Hryniak v. Mauldin, [2014] S.C.J. No. 7, 2014 SCC 7, 314 O.A.C. 1, 453 N.R. 51, 2014EXP-319, J.E. 2014-162, EYB 2014-231951, 95 E.T.R. (3d) 1, 12 C.C.E.L. (4th) 1, 27 C.L.R. (4th) 1, 46 C.P.C. (7th) 217, 37 R.P.R. (5th) 1, 366 D.L.R. (4th) 641, apld
Other cases referred to
Combined Air Mechanical Services Inc. v. Flesch (2011), 108 O.R. (3d) 1, [2011] O.J. No. 5431, 2011 ONCA 764, 286 O.A.C. 3, 97 C.C.E.L. (3d) 25, 14 C.P.C. (7th) 242, 13 R.P.R. (5th) 167, 93 B.L.R. (4th) 1, 10 C.L.R. (4th) 17, 211 A.C.W. S. (3d) 845
Rules and regulations referred to
Rules of Civil Procedure, R.R.O. 1990, Reg. 194, rule 20.04(2.2)
APPEAL from the order Belobaba J., [2013] O.J. No. 1772, 2013 ONSC 2145 (S.C.J.) on summary judgment motions. [page440]
David W. Foulds and Jennifer A. Whincup, for appellants.
George J. Karayannides, for respondents.
The judgment of the court was delivered by
[1] LAUWERS J.A.: — The motion judge granted summary judgment dismissing the appellants' action, which alleged fraud and other impropriety, on the basis that it was precluded by the terms of a release that he accepted as valid. The motion judge did not, however, grant summary judgment on the respondents' counterclaim on two promissory notes. Before refusing to grant summary judgment on the counterclaim, he conducted what he described as a "half-day mini-trial" in the exercise of his authority under rule 20.04(2.2) of the Rules of Civil Procedure, R.R.O. 1990, Reg. 194. After hearing the witnesses, he found that he was unable to conclude that the two promissory notes signed by the appellant in favour of the respondent were valid, and he referred the issue of their validity to trial.

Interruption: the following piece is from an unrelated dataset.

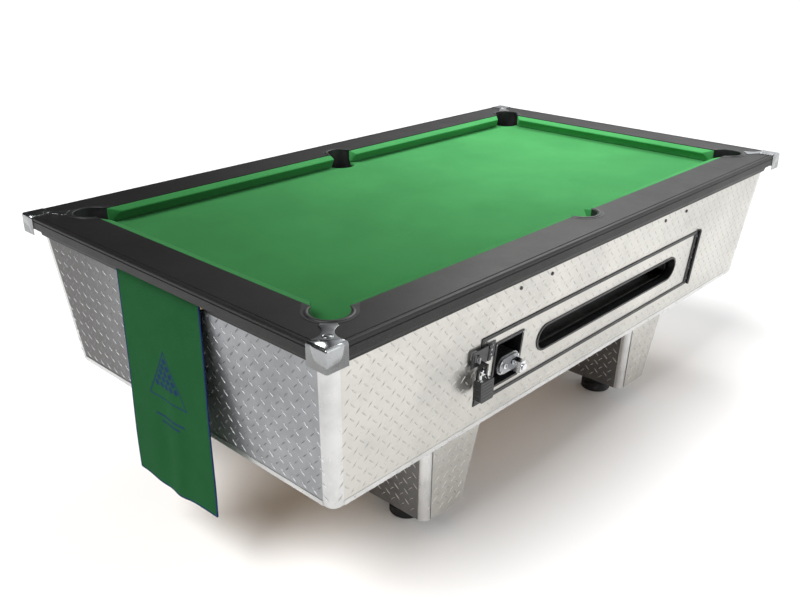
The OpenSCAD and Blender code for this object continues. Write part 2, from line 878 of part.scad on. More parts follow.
// Rod pushed along X by the coin slide's tail, through a wedge at 45 degrees; its rack turns the pinion
module release_rod() {
    wedge_w = 8;
    color("#b4b8bc") {
        translate([slide_x, rod_y, rod_z]) rotate([0, 90, 0]) cylinder(r = rod_r, h = flap_x + 12 - slide_x);
        // The sloping face passes just clear of the tail's corner
        translate([slide_x + 5, tail_end_y + 0.5, slide_z - 8]) linear_extrude(rod_z + rod_r - slide_z + 8) polygon([
            [0, 0], [wedge_w, 0], [wedge_w, coin_travel + 6],
            [-coin_travel - 1, coin_travel + 6], [-coin_travel - 1, coin_travel + 1]]);
    }
}

// ---------------------------------------------------------------- door

module slot_prism(len, h) { along_y(-table_wid, 0) stadium(len, h, slot_mid, slot_z); }

module recess_prism(trim) {
    translate([recess_x - recess_w / 2 + trim, -table_wid, recess_z - recess_h / 2 + trim])
        cube([recess_w - 2 * trim, table_wid, recess_h - 2 * trim]);
}

module door_slab(o0, o1) {
    difference() {
        side_band(door_x0, door_x1, o0, o1, door_z0, door_z1);
        slot_prism(slot_len - slot_trim, slot_h - slot_trim);
        recess_prism(recess_trim - 3);
    }
}

// Its upper and lower edges are set back behind the plate's, to clear the opening as the door swings out
module door_panel() {
    color("#a9824f") intersection() {
        door_slab(plate_t + glue, wall_t);
        side_band(door_x0, door_x1, 0, wall_t, door_z0 + door_relief, door_z1 - door_relief);
    }
}

module door_tread_plate() { color("#cccdca") door_slab(0, plate_t); }

// Black moulding round the door's edge; it stops short of the hinge
module door_edging() {
    w = edging_w;
    color("#161616") difference() {
        side_band(door_x0, door_x1, -edging_t, 0, door_z0, door_z1);
        side_band(door_x0 + w, door_x1 - w - leaf_w, -edging_t - eps, eps, door_z0 + w, door_z1 - w);
        side_band(door_x1 - leaf_w, door_x1 + eps, -edging_t - eps, eps, door_z0 - eps, door_z1 + eps);
    }
}

// Lining of the ball slot: a flange on the face and a sleeve through the door
module slot_edging() {
    color("#161616") {
        intersection() {
            side_band(door_x0, door_x1, -edging_t, 0, door_z0, door_z1);
            difference() {
                slot_prism(slot_len, slot_h);
                slot_prism(slot_len - 2 * slot_trim, slot_h - 2 * slot_trim);
            }
        }
        intersection() {
            side_band(door_x0, door_x1, 0, wall_t, door_z0, door_z1);
            difference() {
                slot_prism(slot_len - slot_trim, slot_h - slot_trim);
                slot_prism(slot_len - 2 * slot_trim, slot_h - 2 * slot_trim);
            }
        }
    }
}

// Black box round the coin recess: a flange on the face and four walls behind it
module recess_frame() {
    color("#1b1b1d") {
        intersection() {
            side_band(door_x0, door_x1, -edging_t, 0, door_z0, door_z1);
            difference() {
                recess_prism(0);
                recess_prism(recess_trim);
            }
        }
        intersection() {
            side_band(door_x0, door_x1, 0, recess_depth, door_z0, door_z1);
            difference() {
                recess_prism(recess_trim - 3);
                recess_prism(recess_trim);
            }
        }
    }
}

// Places children on the door's hinge line, with Z along the line from the door's bottom
module at_hinge() {
    translate([hinge_x, -body_y(door_z0), door_z0]) rotate([lean_angle, 0, 0])
        translate([0, -hinge_out, 0]) children();
}

hinge_len = door_h / cos(lean_angle);
knuckle_len = hinge_len / knuckles;

// Every second knuckle, from the given first one
module hinge_knuckles(first, bore_r) {
    for (i = [first:2:knuckles - 1]) translate([0, 0, i * knuckle_len + 0.2]) difference() {
        cylinder(r = knuckle_r, h = knuckle_len - 0.4);
        translate([0, 0, -eps]) cylinder(r = bore_r, h = knuckle_len + 2 * eps);
    }
}

module door_hinge_leaf() {
    color("#1d1d1f") at_hinge() {
        hinge_knuckles(1, pin_r + 0.05);
        for (i = [1:2:knuckles - 1]) translate([-leaf_w, hinge_out - leaf_t - 0.2, i * knuckle_len + 0.2])
            cube([leaf_w, leaf_t, knuckle_len - 0.4]);
        for (i = [1:2:knuckles - 1]) translate([-knuckle_r, 0.5 + pin_r, i * knuckle_len + 0.2])
            cube([knuckle_r, hinge_out - pin_r - 0.7, knuckle_len - 0.4]);
        translate([-leaf_w, hinge_out - leaf_t - 0.2, 0.2]) cube([leaf_w - knuckle_r - 1, leaf_t + 0.2, hinge_len - 0.4]);
    }
}

module frame_hinge_leaf() {
    color("#1d1d1f") at_hinge() {
        hinge_knuckles(0, pin_r - 0.5);
        cylinder(r = pin_r, h = hinge_len);
        for (i = [0:2:knuckles - 1]) translate([0, 0.5 + pin_r, i * knuckle_len + 0.2])
            cube([knuckle_r + 2, hinge_out - pin_r - 0.7, knuckle_len - 0.4]);
        translate([knuckle_r + 1, hinge_out - leaf_t - 0.2, 0.2]) cube([leaf_w - knuckle_r, leaf_t + 0.2, hinge_len - 0.4]);
    }
}

// ---------------------------------------------------------------- hasp and padlock

// Places children on the cabinet's front face at height z, with Y along the outward normal
module on_face(x, z) {
    translate([x, -body_y(z), z]) rotate([lean_angle, 0, 0]) rotate([0, 0, 180]) children();
}

hasp_pin_out = hasp_lift + hasp_t / 2;

// Plate on the door that carries the hasp's pin
module hasp_base() {
    color("#202124") on_face(hasp_pin_x, hasp_z) {
        translate([-30, 0, -hasp_h / 2]) cube([26, 2.5, hasp_h]);
        for (z = [-hasp_h / 2, hasp_h / 2 - 8]) translate([-8, 0, z]) cube([11, hasp_pin_out + 3, 8]);
        translate([0, hasp_pin_out, -hasp_h / 2]) cylinder(r = 2.5, h = hasp_h);
    }
}

// Swinging leaf: it laps over the door's edge and the staple, and a tab on it carries the padlock
module hasp_leaf() {
    reach = hasp_reach;
    hub_h2 = hasp_h - 17;
    color("#202124") on_face(hasp_pin_x, hasp_z) {
        difference() {
            union() {
                translate([0, hasp_pin_out, -hub_h2 / 2]) cylinder(r = 4.5, h = hub_h2);
                translate([0, hasp_lift, -hub_h2 / 2]) cube([8, hasp_t, hub_h2]);
                translate([6, hasp_lift, -hasp_h / 2]) cube([reach - 6, hasp_t, hasp_h]);
                translate([hasp_pin_x - tab_x - 3, hasp_lift, -hasp_h / 2 - 14]) cube([6, tab_out, 26]);
            }
            translate([0, hasp_pin_out, -hasp_h]) cylinder(r = 2.55, h = 2 * hasp_h);
            // Slot over the staple
            translate([hasp_pin_x - tab_x + 9, 0, -12]) cube([14, tab_out, 24]);
            // Hole for the shackle
            translate([hasp_pin_x - tab_x - 10, hasp_lift + tab_out - 9, -hasp_h / 2 - 5]) rotate([0, 90, 0])
                cylinder(r = shackle_r + 1.5, h = 20);
        }
    }
}

// Staple on the cabinet that stands through the leaf's slot
module hasp_staple() {
    x = hasp_pin_x - tab_x + 16;
    color("#3b3c40") on_face(hasp_pin_x, hasp_z) {
        translate([x - 6, 0, -18]) cube([12, 2, 36]);
        difference() {
            translate([x - 2.5, 0, -8]) cube([5, hasp_lift + hasp_t + 10, 16]);
            translate([x - 5, hasp_lift + hasp_t + 2, -4]) cube([10, 5, 8]);
        }
    }
}

// Centre of the shackle's hole in the tab
function lock_y() = -body_y(hasp_z) - (hasp_lift + tab_out - 9) * cos(lean_angle) - (hasp_h / 2 + 5) * -sin(lean_angle);
function lock_z() = hasp_z - (hasp_h / 2 + 5) * cos(lean_angle) - (hasp_lift + tab_out - 9) * sin(lean_angle);
shackle_leg = 26;

module padlock_shackle() {
    color("#c7cacd") translate([tab_x, lock_y(), lock_z()]) {
        translate([0, 0, -shackle_half - 1]) rotate([90, 0, 0]) rotate_extrude(angle = 180)
            translate([shackle_half, 0]) circle(r = shackle_r);
        for (s = [-1, 1]) translate([s * shackle_half, 0, -shackle_half - 1 - shackle_leg])
            cylinder(r = shackle_r, h = shackle_leg);
    }
}

module padlock_body() {
    z1 = lock_z() - shackle_half - 1 - shackle_leg + 14;
    color("#1a1a1c") difference() {
        translate([tab_x, lock_y(), z1 - lock_h]) {
            translate([-lock_w / 2, -lock_t / 2, 6]) cube([lock_w, lock_t, lock_h - 6]);
            translate([-lock_w / 2 + 6, -lock_t / 2, 0]) cube([lock_w - 12, lock_t, lock_h]);
            for (s = [-1, 1]) translate([s * (lock_w / 2 - 6), lock_t / 2, 6]) rotate([90, 0, 0]) cylinder(r = 6, h = lock_t);
        }
        for (s = [-1, 1]) translate([tab_x + s * shackle_half, lock_y(), z1 - 14]) cylinder(r = shackle_r, h = 20);
    }
}

// ---------------------------------------------------------------- coin mechanism

// Rounded body of the mechanism, with the slide's passage through it
module coin_mech_body() {
    color("#9b9ea2") difference() {
        union() {
            along_y(-mech_front + 6, -bracket_y - bracket_t) stadium(mech_w, mech_h, recess_x, mech_z);
            along_y(-mech_front, -mech_front + 6) stadium(mech_w - 8, mech_h - 8, recess_x, mech_z);
        }
        translate([slide_x - slide_w / 2 - slide_fit, -mech_front - eps, slide_z - slide_h / 2 - slide_fit])
            cube([slide_w + 2 * slide_fit, mech_front, slide_h + 2 * slide_fit]);
    }
}

// Portal that carries the mechanism; the cash box slides out through its lower window
module coin_mech_bracket() {
    w = mech_w + 60;
    color("#26272a") difference() {
        union() {
            translate([recess_x - w / 2, -bracket_y - bracket_t, z_base_top])
                cube([w, bracket_t, mech_z + mech_h / 2 + 12 - z_base_top]);
            translate([recess_x - w / 2, -bracket_y - bracket_t, z_base_top]) cube([w, 24, bracket_t]);
        }
        translate([recess_x - mech_w / 2 - 12, -bracket_y - 40, z_base_top - eps]) cube([mech_w + 24, 80, cash_h + 6]);
        translate([slide_x - slide_w / 2 - 2, -bracket_y - 40, slide_z - slide_h / 2 - 2])
            cube([slide_w + 4, 80, slide_h + 4]);
    }
}

// Coin slide: chromed handle, bar through the body, and a tail that pushes the rod's wedge
module coin_slide() {
    front = mech_front + 34;
    bar_end = bracket_y + bracket_t + 6;
    color("#d9dcdf") {
        translate([slide_x - slide_w / 2, -front, slide_z - slide_h / 2]) cube([slide_w, front - bar_end, slide_h]);
        translate([slide_x - 4, -bar_end - eps, slide_z - 6]) cube([8, bar_end + tail_end_y + eps, 12]);
        // Round finger boss on the handle
        translate([slide_x, -front + 1, slide_z]) rotate([90, 0, 0]) cylinder(r = 9, h = 7);
    }
}

cash_h = 64;

// Chute that leads the coins down behind the bracket; the slide's tail passes over its floorless middle
module coin_chute() {
    t = 2;
    z0 = z_base_top + cash_h + 4;
    x0 = slide_x - 36;
    h = mech_z + mech_h / 2 + 8 - z0;
    color("#8f9296") difference() {
        translate([x0, -bracket_y, z0]) cube([60, 44, h]);
        translate([x0 + t, -bracket_y - eps, z0 - eps]) cube([60 - 2 * t, 44 - t + eps, h + 2 * eps]);
        translate([slide_x - 8, -bracket_y, slide_z - 10]) cube([16, 80, 20]);
    }
}

// Open-topped cash box on the base board
module cash_box() {
    w = mech_w + 8;
    d = 110;
    t = 1.5;
    color("#6e7276") translate([recess_x - w / 2, -bracket_y - bracket_t + 1, z_base_top]) difference() {
        cube([w, d, cash_h]);
        translate([t, t, t]) cube([w - 2 * t, d - 2 * t, cash_h]);
    }
}

// ---------------------------------------------------------------- towel

module towel() {
    color("#1f7a3c") translate([-half_l + towel_in, -towel_w / 2, towel_top - towel_len]) cube([towel_t, towel_w, towel_len]);
}

// Batten that clamps the towel's top under the end rail; its top follows the rail's cove
module towel_batten() {
    color("#26262a") along_y(-towel_w / 2, towel_w / 2) translate([-half_l, 0]) intersection() {
        translate([0, z_body_top]) circle(r = rail_overhang - 2, $fn = 96);
        translate([towel_in + towel_t, z_body_top + 8]) square([14, rail_overhang]);
    }
}

rail_front();
rail_back();
rail_left();
rail_right();
corner_caps();
cushion_front_left();
cushion_front_right();
cushion_back_left();
cushion_back_right();
cushion_left();
cushion_right();
corner_pocket_liners();
middle_pocket_liners();
bed_cloth();
slate_bed();
slate_bearers();
slate_ledgers();
front_panel();
back_panel();
end_panels();
front_tread_plate();
back_tread_plate();
end_tread_plates();
corner_posts();
bottom_trims();
base_board();
rail_bolts();
legs();
leg_tread_plates();
foot_sockets();
foot_front_left();
foot_front_right();
foot_back_left();
foot_back_right();
side_gullies();
cross_gully();
return_runway();
ball_trough();
release_flap();
release_rod();
door_panel();
door_tread_plate();
door_edging();
slot_edging();
recess_frame();
door_hinge_leaf();
frame_hinge_leaf();
hasp_base();
hasp_leaf();
hasp_staple();
padlock_shackle();
padlock_body();
coin_mech_body();
coin_mech_bracket();
coin_slide();
coin_chute();
cash_box();
towel();
towel_batten();
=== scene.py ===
import json
import math
import random

import bpy
import bmesh
from mathutils import Matrix, Vector


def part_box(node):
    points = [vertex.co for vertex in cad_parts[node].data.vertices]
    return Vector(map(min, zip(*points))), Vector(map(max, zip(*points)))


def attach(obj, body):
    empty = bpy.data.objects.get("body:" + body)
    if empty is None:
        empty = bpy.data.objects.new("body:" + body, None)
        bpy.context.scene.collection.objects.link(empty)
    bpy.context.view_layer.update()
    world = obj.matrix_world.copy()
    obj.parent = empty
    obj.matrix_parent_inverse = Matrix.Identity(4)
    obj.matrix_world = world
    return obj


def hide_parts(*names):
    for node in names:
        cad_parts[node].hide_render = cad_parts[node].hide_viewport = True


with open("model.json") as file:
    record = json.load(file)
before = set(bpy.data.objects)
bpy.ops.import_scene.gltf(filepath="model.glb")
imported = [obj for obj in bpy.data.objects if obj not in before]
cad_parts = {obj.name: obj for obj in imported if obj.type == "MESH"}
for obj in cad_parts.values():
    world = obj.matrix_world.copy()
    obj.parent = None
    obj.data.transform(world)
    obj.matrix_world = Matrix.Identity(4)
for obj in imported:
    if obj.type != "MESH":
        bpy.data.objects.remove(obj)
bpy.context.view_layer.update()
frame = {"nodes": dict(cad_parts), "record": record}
nodes = frame["nodes"]
random.seed(7)

# ------------------------------------------------------------------ sizes shared with the CAD, in metres
HL, HW, TOP = 1.065, 0.605, 0.806
LEAN = 39 / 371
A = math.atan(LEAN)
Z_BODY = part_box("front_tread_plate")[1][2]
Z_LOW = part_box("front_tread_plate")[0][2]
BODY_L, BODY_W = 1.032, 0.572
POCKET_R = 0.043
CORNER_IN, MIDDLE_IN, RAIL = 0.129, 0.124, 0.120
NOSE = 0.030
CORNERS = [(sx, sy) for sx in (-1, 1) for sy in (-1, 1)]
BOLTS = (-0.396, -0.263, 0.331, 0.464)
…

[2] For the reasons set out below, I would allow the appeal, set aside the judgment and require both the claim and counterclaim to proceed to trial.
A. Background
[3] For convenience, I will adopt the monikers used by the motion judge: "Alex", for the defendant Alex Haditaghi; "Ralph" for the plaintiff Ralph Canonaco; and "Frank" for Ralph's brother, Frank Canonaco.
[4] The litigation stems from a series of transactions related to a property in Barrie (the "Mapleview property"). The contextual facts were summarized by the motion judge, at para. 5:
Ralph and his family are experienced home-builders; Alex is an expert mortgage broker. The two of them, with their colleagues and through their respective companies, engaged in a series of transactions involving a property in Barrie over the course of the turbulent financial year that was 2009. Disputes arose, giving rise to this litigation. Initially, Alex sued Ralph on two promissory notes that Ralph had signed personally and Alex believed were due and owing, one for $750,000 and another for $500,000. Ralph countered with a multi-million dollar lawsuit accusing Alex and certain of his companies and colleagues of fraud and other improprieties, and numerous breaches of agreement. The competing lawsuits were eventually consolidated into a single proceeding that now consists of Ralph's action and Alex's counterclaim on the two promissory notes ("the Two PNs").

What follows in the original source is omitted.